I hadn’t heard this term until it was discussed at a conference I attended. It turns out that you share a “microbiome cloud” with the people you live with and the people you work with.
What is a microbiome cloud?
“Microbiome cloud” describes the collection of organisms that inhabit homes and offices. Everyone contributes some of their own organisms to this communal cloud – from the microbiome on the skin (which sits on dead skin cells and accumulates as dust on surfaces), the lungs (which is exhaled into the air) and the gut (which is distributed into the air when the toilet is flushed).
What is the significance of the microbiome cloud?
Given that we share organisms with our household and our workmates, this could have a positive or negative impact on our own bacterial communities. It could mean that your attempts to rebuild a healthy microbiome in your own gut are being undermined by an unhealthy microbiome cloud in your home or office! Or conversely, you could be benefiting from a predominantly healthy microbiome cloud that is positively influencing your own communities.

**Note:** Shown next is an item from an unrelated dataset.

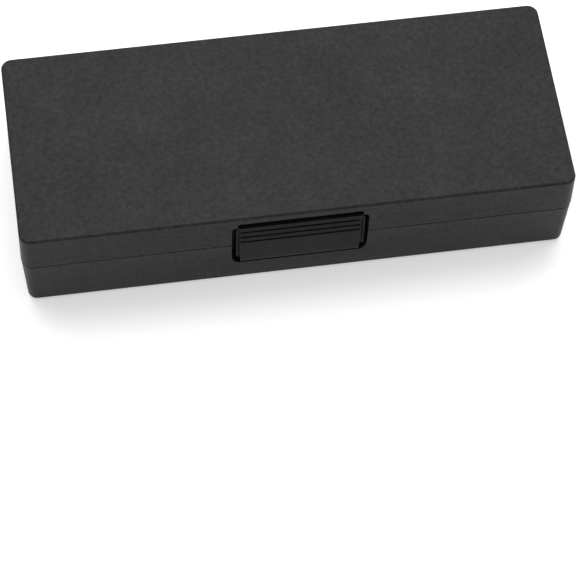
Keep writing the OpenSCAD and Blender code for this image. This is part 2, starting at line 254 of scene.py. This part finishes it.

How can I improve my microbiome cloud?
If you are making efforts to improve the health of your own microbiome, take steps to ensure that you are surrounded by a healthy microbiome cloud. Dust surfaces regularly to remove dead skin cells and vacuum using a HEPA filter. Close the toilet lid before you flush and encourage your household and workmates to do the same. Open windows and doors daily – even in cold weather – to help with air circulation. And if one person in the house is trying to improve their gut health (by supplementing with prebiotics and probiotics, or by following an eating pattern that promotes good gut health), consider extending this to all members of the household, improving the whole cloud.
How healthy do you think your microbiome cloud is? Are there steps you could take to improve it?